Disney CEO, Bob Iger, stepped down from Apple’s board of directors on Friday as the company sets its foot in the online video content streaming industry. The company’s filing with the Securities and Exchange Commission revealed its plans of launching Apple TV+ subscription service all across the world on November 1. It makes Apple a Disney rival, which also plans on launching its online streaming service, Disney+, in November, (November 12 to be precise) selectively in the US, Canada and Netherlands first, before setting out globally.
Iger, who joined Apple’s board shortly after Steve Jobs’ death, said that it was “an extraordinary privilege” to be part of the Apple family for the last eight years.

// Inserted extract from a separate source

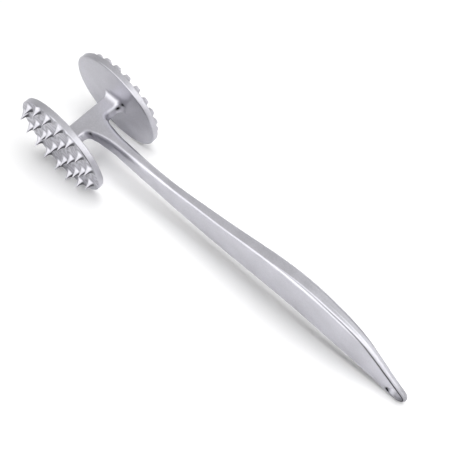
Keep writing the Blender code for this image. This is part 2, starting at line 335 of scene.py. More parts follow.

Iger said, “I have the utmost respect for Tim Cook, his team at Apple, and for my fellow board members. Apple is one of the world’s most admired companies, known for the quality and integrity of its products and its people.”
Iger announced his exit on the same day when the company’s online streaming plan went public.
In order to beat the market giants as Netflix, Amazon Prime, HBO Max and many more, Apple TV came up with a super competitive package for its audience at $4.99 per month. The company, whose streaming service would be made available in 100 nations, vouched to offer a “powerful and inspiring lineup of original shows, movies and documentaries.”
Apple and Disney have had a long interesting relationship, especially when Steve Jobs became a Disney director as it bought Pixar, major chunk of which was owned by Jobs.
Apple issued a statement saying, “While we will greatly miss his contributions as a board member, we respect his decision and we have every expectation that our relationship with both Bob and Disney will continue far into the future,”.